There are many ways to view 360° films and videos – from social media and YouTube, to various virtual reality platforms. The biggest limitation of this medium is that you are limited in your ability to control or move around the scene. You are limited to wherever the film-maker decided to place the camera. You can look around, but only as much as you would be able to move around in a swivel chair bolted to the floor – something that is inherently limiting the level of immersion a viewer can feel.
Stereoscopy refers to technologies that mimic how human vision works to create depth perception in a scene. We perceive depth with a variety of visual cues and information, but a primary part of how we sense depth is our brains processing the information from two eyes – since they are at two different positions, near objects can appear in vastly different positions to each eye, where far objects appear to be in virtually the same spot. You can try this concept out very easily – hold up a finger close to your face, and alternate eyes – the finger appears to move. If you move it further away, it appears to move much less. Our brains synthesize this information and use it to help us determine distance and help us perceive the 3D world.
Stereoscopic technology has existed for quite some time, the basic concept being to use two cameras, positioned roughly human-eye distance apart to film or photograph a scene, and then for those images to be viewed in a way that presents each of those images to your eyes separately. If you have access to a Oculus Go, Samsung Gear VR or Google Cardboard headset, you can view some digital versions of very early stereoscopic photos using the Looking Glass VR application.
3D movies work the same way – they’re filmed using a special camera that records each eye-image simultaneously (or those same images are generated digitally). When you put on a pair of 3D glasses in the movie theater, the lenses are polarized in such a way that each of your eyes sees only what it is supposed to, to give you the illusion of 3D objects in front of your face.
Some 360° cameras are also stereoscopic, giving objects in the scene more depth, but your ability to move, or move the camera in the space is still limited – Stereoscopy is the illusion of 3D, not true 3D. Facebook’s recent foray into 3D photos is also a stereoscopic solution – the phones which support creating compatible photos are using the data from dual cameras to create the depth illusion. In the case of the iPhone X, they can also use the data from the front-facing structured light depth camera to determine foreground and background objects.
The Intel® RealSense™ Depth Cameras D400 series also operate on similar principles – by using two sensors, depth is calculated on a per-pixel basis for an entire image. The D400 series are stereo depth cameras that use the disparities between the images, along with additional infrared information, to build a highly accurate depth map of any scene.
We have discussed Volumetric Capture here previously – discussing our showcase at the 2018 Sundance Film Festival, but it’s worth going into further and talking about what exactly it is, and more importantly, how you might get started.
Similar to 3D scanning, Volumetric Capture involves capturing objects and people in their entirety, with both depth and from every angle. The difference here is that while 3D scanning (and the related Photogrammetry) is static, and can be done using just one camera moving around a space or object, Volumetric Film is video, so objects and people have to be captured in real time. This means that many cameras need to be used – placed all around the subjects of the film, to capture them from every angle.

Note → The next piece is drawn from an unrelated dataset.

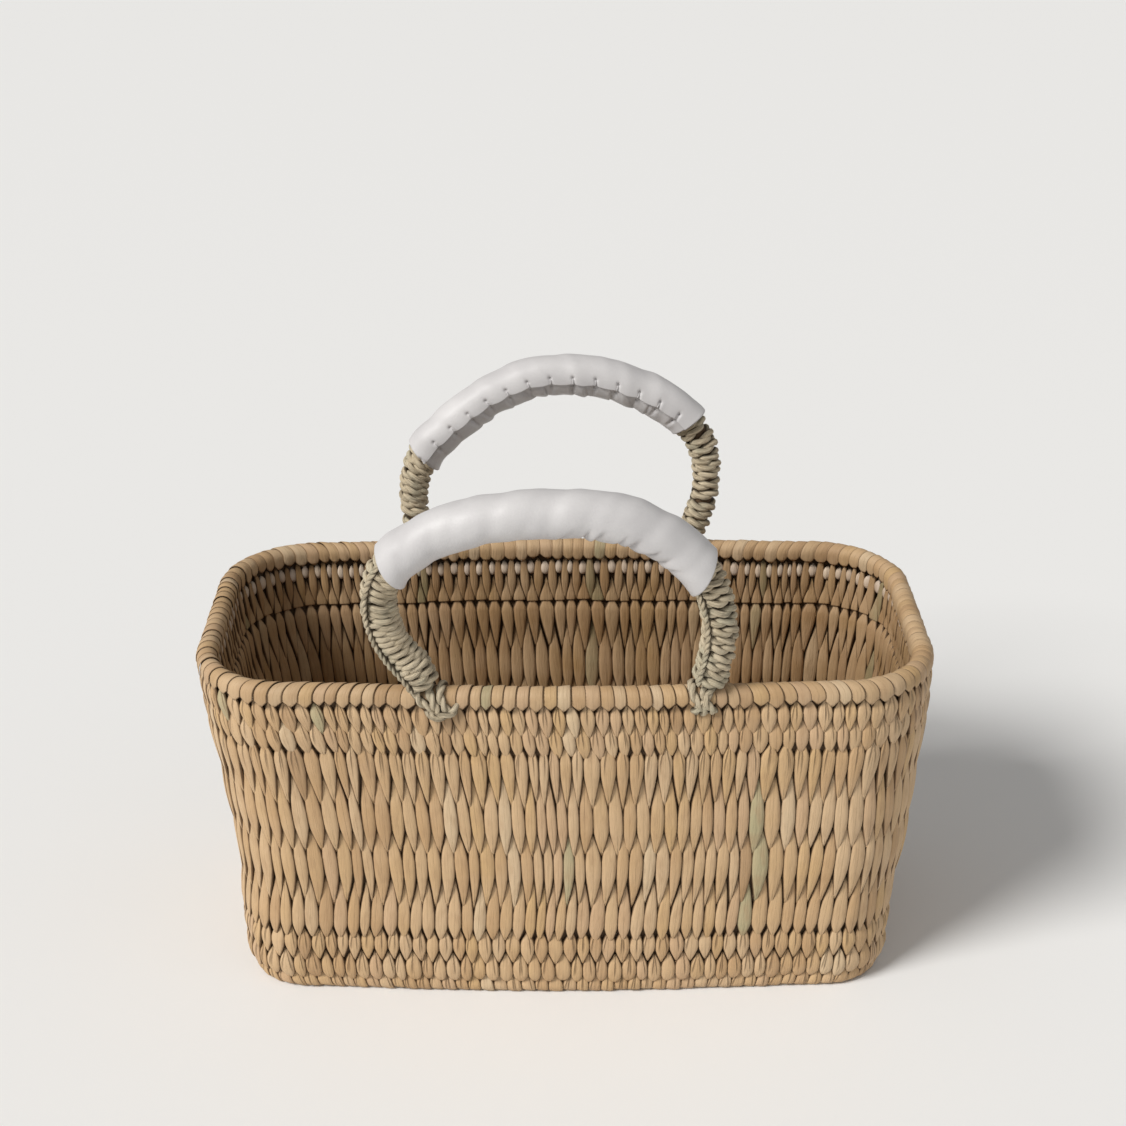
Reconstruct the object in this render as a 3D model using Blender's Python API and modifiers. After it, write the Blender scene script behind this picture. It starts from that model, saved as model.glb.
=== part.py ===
"""A woven leaf basket bag: a flared oblong basket with a wound rim and two arched handles.

Each course of the wall is a horizontal reed with leaf strips stitched over it, so the wall
is a thick, gently ribbed shell. The handles are wound with grass cord, wear white leather
grips and are held by cord loops that pass through the wall under the rim.
X runs along the basket's length, Y from its front to its back and Z up from the floor.
"""

import math
from collections import namedtuple

import bmesh
import bpy
from mathutils import Vector

# Basket sizes, in metres
RIM_LENGTH = 0.370
RIM_DEPTH = 0.183
RIM_CORNER = 0.049
RIM_ROLL_WIDTH = 0.0106
RIM_ROLL_HEIGHT = 0.0110
WALL_HEIGHT = 0.172
WALL_THICKNESS = 0.0065
RIB_DEPTH = 0.0008
SIDE_BOW = 0.005
FOOT_ROUNDING = 0.0028
BASE_THICKNESS = 0.006
LOWER_BORDER_HEIGHT = 0.0366
UPPER_BORDER_HEIGHT = 0.0242

# Handle sizes, in metres
HANDLE_REACH = 0.088
HANDLE_RISE = 0.0942
HANDLE_LEAN = 0.0096
GRIPPED_RADIUS = 0.0092
GRIP_RADIUS = 0.0112
GRIP_WALL = 0.0015
GRIP_GATHER = 0.0008
LOOP_WIDTH = 0.0135
LOOP_THICKNESS = 0.0036
LOOP_DROP = 0.0085
LOOP_BEND = 0.0005

# Every piece keeps this gap to its neighbour
CLEARANCE = 0.0003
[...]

Intel Studios is an example of a Volumetric Capture dome. At 10,000 square feet, it’s the world’s largest. It uses up to 96 high resolution digital video cameras spaced around the dome to capture everything within the space. Once the images are captured, they are processed by some heavy duty servers and special software to turn the feed from all these individual cameras into something that is truly 3D. What that means is that volumetric films can be viewed at any time from any angle. Remember the revolutionary bullet time effects in The Matrix? Because they used many cameras to film those shots, they could move the point of view of the viewer around at will. With more advanced technology today, not only can we render out volumetric video from any angle, but we can display that same content in a way that allows the viewer to navigate their way around a scene at will – whether that’s using a mobile phone for Augmented Reality, playing back inside a Virtual Reality headset, or using depth cameras placed on digital screens to allow you to navigate via gestures. Check out the volumetric capture experience created by Intel Studios that debuted at CES 2019. You can also view the behind the scenes video below.
The second way you can create Volumetric Film content is using depth cameras placed around a scene. Depending on the size of the scene or person you are trying to capture, as few as 6-10 cameras can give good results. The addition of depth information means that you don’t need as many cameras as you would if you were using traditional 2D cameras. It’s also possible to generate a preview of captured data much more quickly since less post processing is necessary.
Using Intel RealSense Depth Cameras for Volumetric Capture does require a few different things – the cameras must be positioned around the subject or space so that everything is within view of at least one camera – you can only capture what is within the line of sight of at least one camera. Secondly, the cameras need to be synced together, so that each camera is capturing the same frame at the same time. Finally, along with a reasonably powerful PC to hold the data, you need some specialized software. Currently, DepthKit, Evercoast and Jaunt all offer support for volumetric capture with Intel RealSense D400 series depth cameras. Each has their own different setup requirements and output formats, and the choice between them depends on your target use case and project goals.
Courtesy Evercoast Studios
The other benefit of using depth cameras to create Volumetric film content is that the system is scalable and portable – a capture dome like Intel Studios is inherently limited to the location it is built, and to a fairly specific configuration of cameras, whereas a depth camera solution can place the cameras anywhere they are needed to cover specific holes in the data, allowing for more configurations, recording of live events and location specific events.
Ultimately, we are just beginning to see the advent of volumetrically captured content, but with the advent of more interactive content where users can choose their own experience, volumetric capture would enable viewers to choose not only which narrative path they travel down, but also what point of view they watch the story from. Imagine a mystery story where your impression of the characters and content are affected by the angle you chose to view the scene from, not only the choices you make within the story. New and unique ways of telling and experiencing stories are just around the corner, powered by Intel technologies.